Here is a list of link signals which Google may use in their ranking algorithm:
- Anchor Text (Exact match, partial match, URL links, non-descriptive)
- Link Location
- Link Repetition
- Context: Surrounding text and tags
- Link age
- Title attribute (within link)
- Link changes over time
- Link accumulation on page
- No follow
- Number of outgoing links
- Number of internal links
- Link reciprocation
- robots.txt / meta directives
- Image links
- ALT attribute on image links
- Target (e.g. _blank)
- Font size
- Bold / Italic
Which one do you think it was? Let us know on Google+
Actually, I was intriqued by the many references to changes in how Google handles freshness, and I can think of some of the features they might have removed, and some of the new signals they might be looking at to do things like determine burstiness.
Regarding links, while that section starts by mentioning “link characteristics,” they tell us that “we are turning off a method of link analysis that we used for several years.” So is this something as simple as ignoring whether or not links might have underlines or not, or does it involve a larger process or method of link analysis?
I think there’s still some value in the use of anchor text and in PageRank, but there are many different methods of link analysis that Google could potentially turn off.
For example, the local interconnectivity patent approach (http://www.google.com/patents/US6725259) that was inferred as being turned on in 2003 in the book In the Plex might be a candidate. That involved looking at the top-n (10, 100, 1,000) results for a query and reranking them based upon how frequently they link to each other. There’s still some value to looking at interlinking when it comes to determining if one or more results might be ideal navigational results for a query, but is it helping to send better results to the tops of those results?
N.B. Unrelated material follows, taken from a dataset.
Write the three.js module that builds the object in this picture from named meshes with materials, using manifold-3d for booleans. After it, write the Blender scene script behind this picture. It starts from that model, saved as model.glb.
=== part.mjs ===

It’s something I would test on a regular basis to see if it does.
(Continued from question about user-centric temporal blog activity analysis)
+Dan Petrovic The Google poster that you wrote about is a few years old, and I was hoping to see a followup research paper associated with it, but I can’t say that I’ve seen one come out. I’ve suspected that Google has looked at a number of the heuristics described within it, and likely implemented a few of them.
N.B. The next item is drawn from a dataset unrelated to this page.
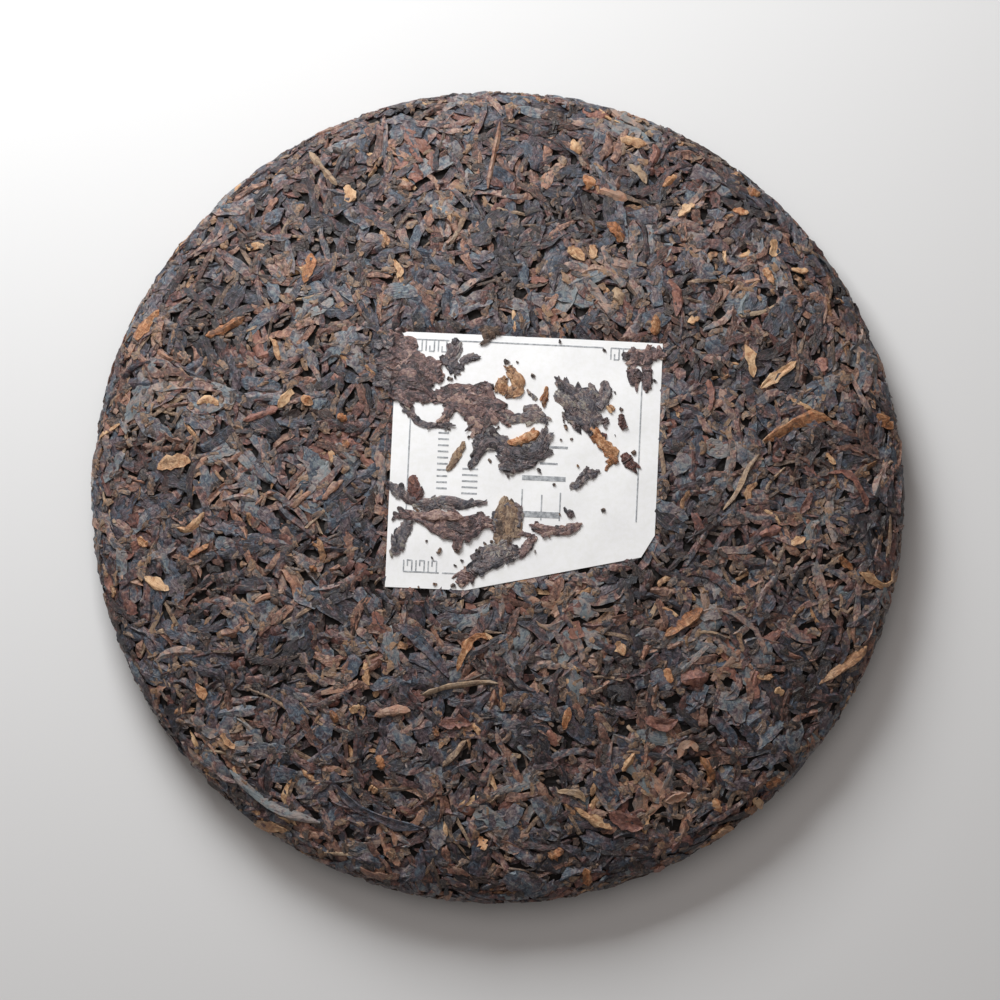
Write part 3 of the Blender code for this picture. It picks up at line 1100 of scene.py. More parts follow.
@dataclass
class Ticket:
    """The square of thin paper, turned a little clockwise, its right lower corner folded under."""

    skin: Skin
    width: float = 65.0 * MM
    length: float = 62.5 * MM
    centre: tuple[float, float] = (6.4 * MM, 6.5 * MM)
    turn: float = math.radians(-2.6)
    sheet: float = 0.12 * MM
    lift: float = -0.28 * MM
    cell: float = 1.6 * MM
    fold: tuple[tuple[float, float], ...] = ((-13.0, -31.25), (29.4, -21.3), (32.5, -15.8))
    swell: Waves = Waves(13.0, 0.07, 31)
    crinkle: Waves = Waves(4.5, 0.015, 32)
    under: float = 0.3 * MM
    free_edge: float = 0.35 * MM
    slope_beside: float = 1.6

    def to_cake(self, x_mm: float, y_mm: float) -> tuple[float, float]:
        """Turns a place on the ticket into a place on the cake.

        Args:
            x_mm: Millimetres to the right of the ticket's middle.
            y_mm: Millimetres up from the ticket's middle.

        Returns:
            The place on the cake, metres.
        """
        c, s = math.cos(self.turn), math.sin(self.turn)
        x, y = x_mm * MM, y_mm * MM
        return (self.centre[0] + x * c - y * s, self.centre[1] + x * s + y * c)

    def outline(self) -> list[tuple[float, float]]:
        """The ticket's corners on the cake.

        Returns:
            The corners in anticlockwise order, metres.
        """
        w, h = self.width / 2 / MM, self.length / 2 / MM
        corners = [(w, h), (-w, h), (-w, -h), *self.fold]
        return [self.to_cake(*corner) for corner in corners]

    def distance(self, flat: np.ndarray) -> np.ndarray:
        """Distance outwards from the ticket's edge.

        Args:
            flat: Places on the cake seen from above, metres.

        Returns:
            The distance of each place, metres, less than nothing inside the edge.
        """
        corners = np.array(self.outline())
        far = np.full(flat.shape[:-1], -1.0)
        for a, b in zip(corners, np.roll(corners, -1, axis=0)):
            way = (b - a) / np.linalg.norm(b - a)
            far = np.maximum(far, (flat[..., 0] - a[0]) * way[1] - (flat[..., 1] - a[1]) * way[0])
        return far

    def hold_down(self, flat: np.ndarray, height: np.ndarray) -> np.ndarray:
        """Keeps the leaves that reach under the ticket below it.

        Args:
            flat: Places in the front's map.
            height: Heights over the skin.

        Returns:
            The heights, lowered under the paper and close to its edge.
        """
        far = self.distance(flat)
        most = self.lift - self.under + np.maximum(far - self.free_edge, 0.0) * self.slope_beside
        return np.minimum(height, most)

    def paper_height(self, x: np.ndarray, y: np.ndarray) -> np.ndarray:
        """Height of the paper's upper face over places on the cake.

        Args:
            x: Places across the cake, metres.
            y: Places up the cake, metres.

        Returns:
            The height at each place, metres.
        """
        places = np.stack([x, y], axis=-1)
        unevenness = self.swell.heights(places) + self.crinkle.heights(places)
        return self.skin.dome(np.hypot(x, y)) + self.lift + unevenness

    def build(self) -> None:
        """Cuts the sheet, lays it over the dome and gives it its thickness."""
        made = bmesh.new()
        made.faces.new([made.verts.new((x, y, 0.0)) for x, y in self.outline()])
        for axis in (0, 1):
            places = [corner[axis] for corner in self.outline()]
            low, high = min(places), max(places)
            cuts = int((high - low) / self.cell)
            direction = (float(axis == 0), float(axis == 1), 0.0)
            for cut in range(1, cuts):
                spot = Vector(direction) * (low + (high - low) * cut / cuts)
                everything = made.verts[:] + made.edges[:] + made.faces[:]
                bmesh.ops.bisect_plane(
                    made, geom=everything, plane_co=spot, plane_no=direction, dist=1e-7
                )
        for vertex in made.verts:
            vertex.co.z = float(self.paper_height(np.array(vertex.co.x), np.array(vertex.co.y)))
        bmesh.ops.recalc_face_normals(made, faces=made.faces[:])
        if sum(face.normal.z for face in made.faces) < 0:
            bmesh.ops.reverse_faces(made, faces=made.faces[:])
        bmesh.ops.solidify(made, geom=made.faces[:], thickness=self.sheet)
        mesh = bpy.data.meshes.new("ticket_paper")
        made.to_mesh(mesh)
        made.free()
        mesh.shade_smooth()
        mesh.set_sharp_from_angle(angle=PAPER_EDGE_ANGLE)
        piece = link_piece("ticket_paper", mesh, PaperFinish().material())
        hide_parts("ticket")


Bar = tuple[float, float, float, float]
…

I recently wrote a blog post about a recently granted Google patent that was originally filed in 2006, which described how they might filter some blogs out of blog search, and the description included some really broad, outdated and not very good rules for deciding whether or not they would include blog posts within blog search. These included considering the number of links within a post (with too many being bad, distance of links with posts that had links too far from the start of a post not included, and presence of links pointing back to the post or to other pages on the same domain.
I followed up that post with another one that (1) had 98 external links, (2) had links throughout the post instead of just a short distance from the start of the post, and (3) had 36 named anchor links towards the start of the post that linked back to different sections of the post. All three of those would potentially keep the post from being included in Google Blog search because that post broke three of the rules from the description of that patent. The post was showing in Google’s blog search sometime shortly after I posted it.
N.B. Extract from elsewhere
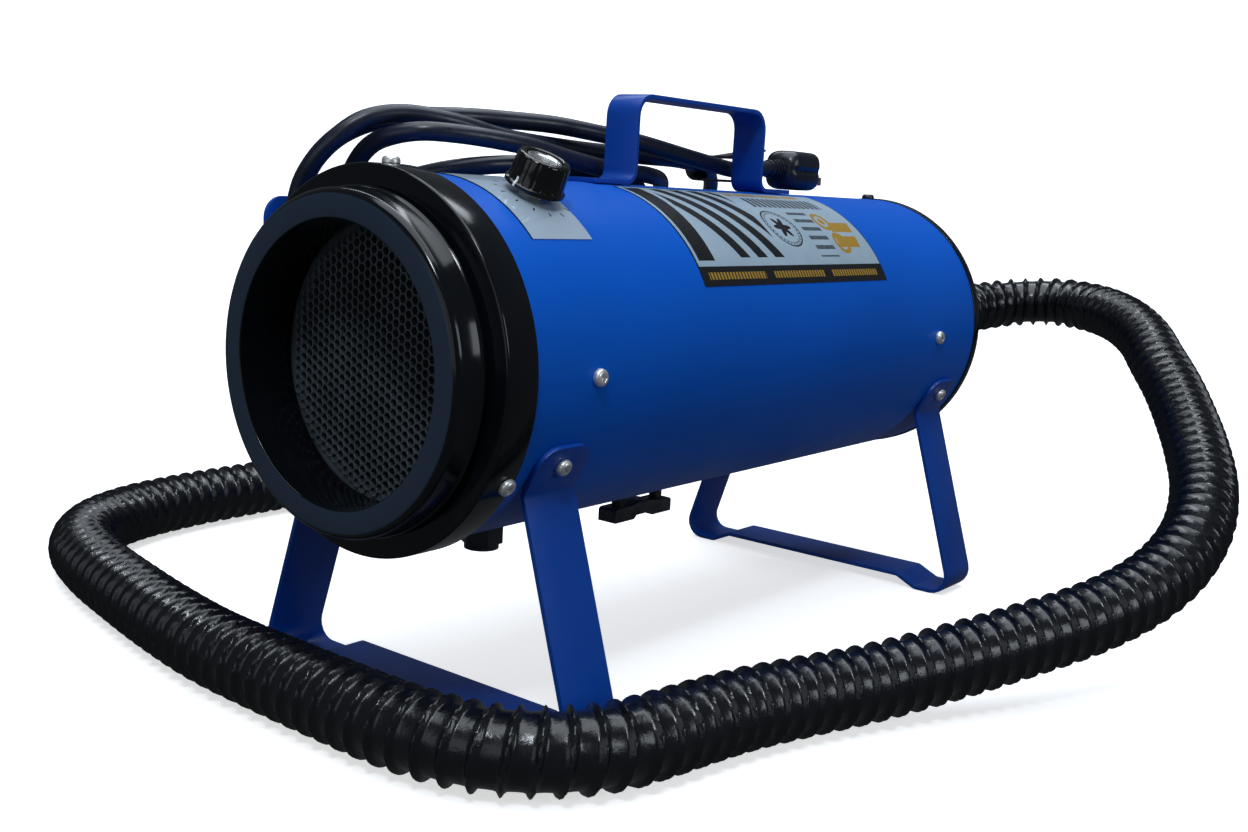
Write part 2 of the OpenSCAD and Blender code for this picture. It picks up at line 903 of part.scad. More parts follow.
plug_place = lead_route[len(lead_route) - 1];
plug_boot = 18;
plug_len = 38;

module at_plug() {
    translate([plug_place[0], st(plug_place[1]), plug_place[2]])
        rotate([-90, 0, 0])
            children();
}

module plug_body() {
    color("black")
        at_plug()
            union() {
                rotate_extrude()
                    polygon([[0, 0.2], [6.6, 0.2], [9.5, plug_boot + 0.5], [0, plug_boot + 0.5]]);
                translate([0, 0, plug_boot])
                    linear_extrude(plug_len)
                        polygon([
                            [-15, -1], [-12, -4], [-11.5, -9], [-7, -15], [7, -15], [11.5, -9],
                            [12, -4], [15, -1], [15, 11], [11.5, 15], [-11.5, 15], [-15, 11]]);
            }
}

module plug_pins() {
    color("silver")
        at_plug()
            translate([0, 0, plug_boot + plug_len]) {
                translate([0, -4.9, 0])
                    union() {
                        cylinder(r = 2.4, h = 19);
                        translate([0, 0, 19])
                            cylinder(r1 = 2.4, r2 = 1.4, h = 2);
                    }
                for (s = [-1, 1])
                    translate([s * 6.35 - 0.75, 7 - 3.15, 0])
                        cube([1.5, 6.3, 16]);
            }
}

// A flat outline with round ends between two centres along X.
module stadium(x1, x2, r) {
    translate([x1, -r])
        square([x2 - x1, 2 * r]);
    for (x = [x1, x2])
        translate([x, 0])
            circle(r = r);
}

module cord_tie() {
    length = 16;
    color("black")
        translate([0, st(398), 320.5])
            rotate([-90, 0, 0]) {
                linear_extrude(length)
                    difference() {
                        stadium(-57, -20, 9.6);
                        stadium(-57, -20, 7.8);
                    }
                translate([-46, -9.6, 2])
                    rotate([-82, 0, 0])
                        translate([0, -60, 0.5])
                            cube([12, 60, 1.6]);
            }
}

housing_tube();
intake_flange();
intake_nose();
intake_screen();
filter_foam();
flange_screws();
end_plate();
end_plate_screws();
outlet_spigot();
front_leg();
rear_leg();
leg_screws();
handle();
handle_screws();
control_plate();
side_label();
knob();
knob_disc();
control_shaft();
speed_control();
control_nut();
cord_hooks();
hook_screws();
breaker_body();
breaker_cap();
belly_clamp();
belly_clamp_studs();
front_mount_ring();
rear_mount_ring();
mount_screws();
mount_gaskets();
front_fan_housing();
front_motor_frame();
front_stator();
front_rotor();
front_impeller();
front_bearings();
front_brushes();
rear_fan_housing();
rear_motor_frame();
rear_stator();
rear_rotor();
rear_impeller();
rear_bearings();
rear_brushes();
hose_cuff();
hose();
nozzle();
strain_relief();
mains_lead();
plug_body();
plug_pins();
cord_tie();
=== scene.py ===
"""Looks of the pet dryer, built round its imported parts.

Shapes and stations are in millimetres, and are scaled to metres when a piece is made. Routes,
bump depths, the floor, the lights and the camera's place are in metres.
"""

import json
from math import atan2, cos, hypot, pi, radians, sin, sqrt

import bmesh
import bpy
from mathutils import Matrix, Vector


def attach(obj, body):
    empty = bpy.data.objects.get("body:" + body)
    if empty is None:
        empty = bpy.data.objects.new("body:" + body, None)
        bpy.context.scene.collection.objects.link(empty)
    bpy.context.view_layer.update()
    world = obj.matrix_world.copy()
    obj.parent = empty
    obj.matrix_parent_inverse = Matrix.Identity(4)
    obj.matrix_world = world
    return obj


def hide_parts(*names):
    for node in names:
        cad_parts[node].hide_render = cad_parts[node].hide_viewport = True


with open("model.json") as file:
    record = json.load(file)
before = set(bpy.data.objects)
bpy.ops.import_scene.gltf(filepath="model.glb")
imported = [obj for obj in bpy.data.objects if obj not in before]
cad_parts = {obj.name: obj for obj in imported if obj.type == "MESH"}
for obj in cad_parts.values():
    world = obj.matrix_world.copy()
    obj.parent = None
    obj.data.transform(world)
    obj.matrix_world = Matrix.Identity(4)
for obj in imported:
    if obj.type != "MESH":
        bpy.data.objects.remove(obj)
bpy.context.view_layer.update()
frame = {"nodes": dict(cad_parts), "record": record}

# ---- Sizes in millimetres. A station runs along Y from the intake face. ----

MM = 0.001
LENGTH = 630
AXIS_H = 203
TUBE_R = 101.5
BORE_R = 76
NOSE_R = 92
FLANGE_R = 105.3
FLANGE_AT = 21.4
FLANGE_END = 44.2
SCREEN_AT = 36
STRAP = 3
HOOK_T = 2.5
CELL_PITCH = 5.4
CELL_WALL = 1.15
KNOB_ANGLE = 66
KNOB_AT = 103.5
CUFF_AT = 590
CUFF_END = 700
GLAND = (197, 150)
HOSE_R = 23.25
HOSE_ROOT_R = 19.9
HOSE_PITCH = 13.4
LEAD_R = 5.75
END_PLATE_AT = 575.3

# Stations and angles of the screws
FLANGE_SCREWS_AT = 38
END_SCREWS_AT = 569
LEG_ANGLES = (-27, 207)
LEGS_AT = (79.5, 539)
HOOK_ANGLE = 189
HOOKS_AT = (70, 262)
MOUNTS_AT = (96, 510)

# Stations and angles that the two printed sheets cover
PLATE = {"y1": 70, "y2": 119, "a1": 44, "a2": 92}
LABEL = {"y1": 205, "y2": 436, "a1": 26, "a2": 80}

# Sides of the finest turned rings, and of the plug
INTAKE_SIDES = 224
END_PLATE_SIDES = 192
PLUG_SIDES = 64

# How CAD edges are found and rounded: metres, then radians
WELD = 1e-6
FLAT_BELOW = radians(0.5)
SHARP_ABOVE = radians(30)

# ---- Camera and colours ----

CAMERA_AT = (0.5473, -0.7780, 0.3028)
CAMERA_YAW, CAMERA_PITCH, CAMERA_ROLL = 0.6530, 0.1659, 0.0575
SENSOR_MM = 36
LENS_MM = 39.36
DAYLIGHT = (0.86, 0.93, 1.0)
# Painted reflection: the slate blue laid on the nose's faces that look out of the intake, for the sheen
# they mirror
PAINTED_SHEEN_SLATE = (0.021, 0.037, 0.064, 1)
TICK_INK = (0.03, 0.035, 0.06, 1)
LABEL_INK = (0.008, 0.009, 0.012, 1)
LABEL_GOLD = (0.42, 0.25, 0.035, 1)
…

While I suspect that Google did come up with filters to keep some blog posts from appearing in Google Blog search, I don’t think many of the rules described within that patent were implemented as described in the patent.
But they could have been. All three were link analysis type heuristics, and if any of them were still in use by Google, they were ones that should be retired, because they were too broad and didn’t do things like consider the target of the outgoing links (in my example, 97 of the 98 links were pointed to pages at the USPTO) or even the internal ones, which were named anchor links helping to make the blog post more usable by delivering readers to sections of the post that they might find most interesting.
Another of the rules from that particular patent would potentially filter some blog posts out of Google Blog search results if they linked to videos. The patent was originally filed a number of months before Google acquired YouTube. The intent was to avoid blog posts that might link to “undesirable” content, but it didn’t distinguish between the kinds of content that those videos might contain. Again, a rule that was likely too broad when described in the patent, but which probably didn’t get implemented as written.
I suspect that there are other “link analysis” methods that Google may have actually implemented that may have been based upon assumptions that didn’t carry out as providing the value they were intended to give, or might have been based upon circumstances that have changed.
For me, “several years” isn’t the same as “almost since the beginning”, so I don’t think it’s anchor text or Pagerank.
Anchor text has been abused a lot, but I’d love to see what the SERPs would look like without it. I think many users would complain. As for Pagerank, there’s a difference between PR and TBPR – Google could switch off TBPR easily, but still use PR behind the scenes. I don’t think this will happen very soon, though.
I agree with Tad that it will probably be something smaller and it really could be anything. Raw link numbers (sidewides), on-page link relevance, no longer placing extra weight on old links, how to deal with link spikes, or adjusting first-link-counts – just to name a few.
Off to do some testing & hoping someone will be able to squeeze something out of Matt Cutts at SMX West 🙂
I’m with the majority on this one. I can’t see it being anchor text or PageRank. These are still fairly strong indicators for topical relevance and authority. They’ve been abused but I sense that Google may be getting better at normalizing the abuse. It’s likely something more subtle.
I’m thinking it’s something to do with link position or number of links. I recall that Google changed their guidelines on number of links on a page from <100 to the more vague ‘reasonable number of links’ per page. (I still like less than 100 BTW.)
That change was made, in part, because Google could now crawl and index more of each page. Their bandwidth problems had been solved by Caffeine.
So when I think about this change I think about what link problems Google was trying to address pre-Caffeine that were obviated by that launch.
I wish I had more time to cogitate on it but I have to practice my presentation and get on the road to San Jose.
I can only guess but all the three mentioned above anchor text, nofollow and PageRank have been abused so much that Google could turn them off. I think though it’s rather something smaller. It’s probably something like number of links on a site linking to another site. I think in the recent past 10k links were still better than just one but by now I guess they could neglect the number completely. So whether a site links to you once or 10k times won’t matter probably anymore.
1) Query-Independent Connectivity-Based Ranking
2) Query-Dependent Connectivity-Based Ranking
These fit the criteria of being around for a few years and potentially phased out by a superior link analysis method.